We have collected sample data from a Apparel company who sold women apparel in the past 1 week, using their 3 exclusive stores in 3 different cities in the USA. Here is the data.
Revenue from San Francisco is as below from different buyers:-
200, 400, 600, 900, 1200, 400, 1100, 400, 2000
Revenue from Chicago is as below from different buyers:-
700, 400, 500, 300, 600, 200, 800, 900
Revenue from Newyork city is as below from different buyers:-
1500, 800, 300, 200, 1200, 3000, 700, 500, 1500
P.S:- Do note that this is just a sample collection. In actual scenario, you might have thousands of such data for each city.
Problem statement:- The store owner has a sample list of buyers who have all spent more than $520 on a transaction.
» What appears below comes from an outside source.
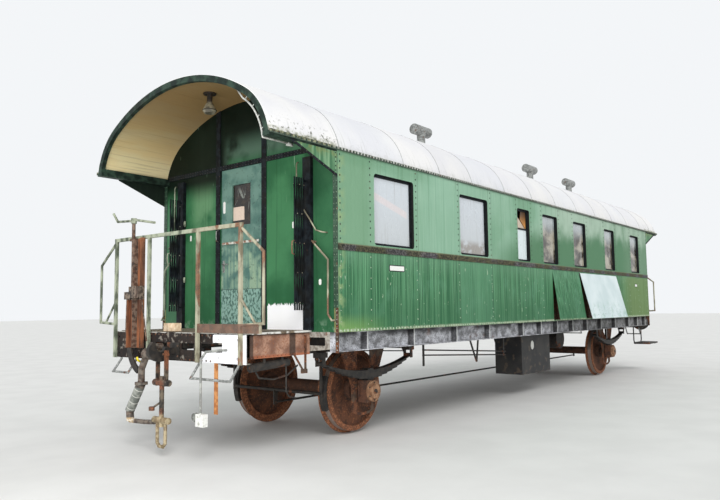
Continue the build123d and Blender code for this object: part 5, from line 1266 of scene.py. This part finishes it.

Store owner wants to know which city it would likely be ?
Before we plot the chart, let’s highlight in the below figure, what a box and whisker chart represents in terms of percentile.
Above data is of the First example of Los Angeles temperature distribution that we discussed at the start.
Now Lets plot the box and whisker chart for the Apparel company.
First, lets get the 5 number summary for each store.
It will look like this:-
If we plot the candlestick chart in google sheet to mimic the box and whisker plot, it will look like this
The chart here compares all the store revenue in a single plot area.
From this plot, we can see that the Q1 of New York city is $500, which means 75% of the sales in NYC is greater than $500.
This compared to San Francisco, only 50% has more than $500 revenue buyers. Chicago has more than 60% below $500.
So it’s clear that if we sample users who did a transaction greater than $525, then they will be most likely from New York.
Note that, here we have not yet considered outliers, but in a large data set of thousands or millions of records, outliers can influence this decision. So it’s always advisable to separate the outliers when making a decision.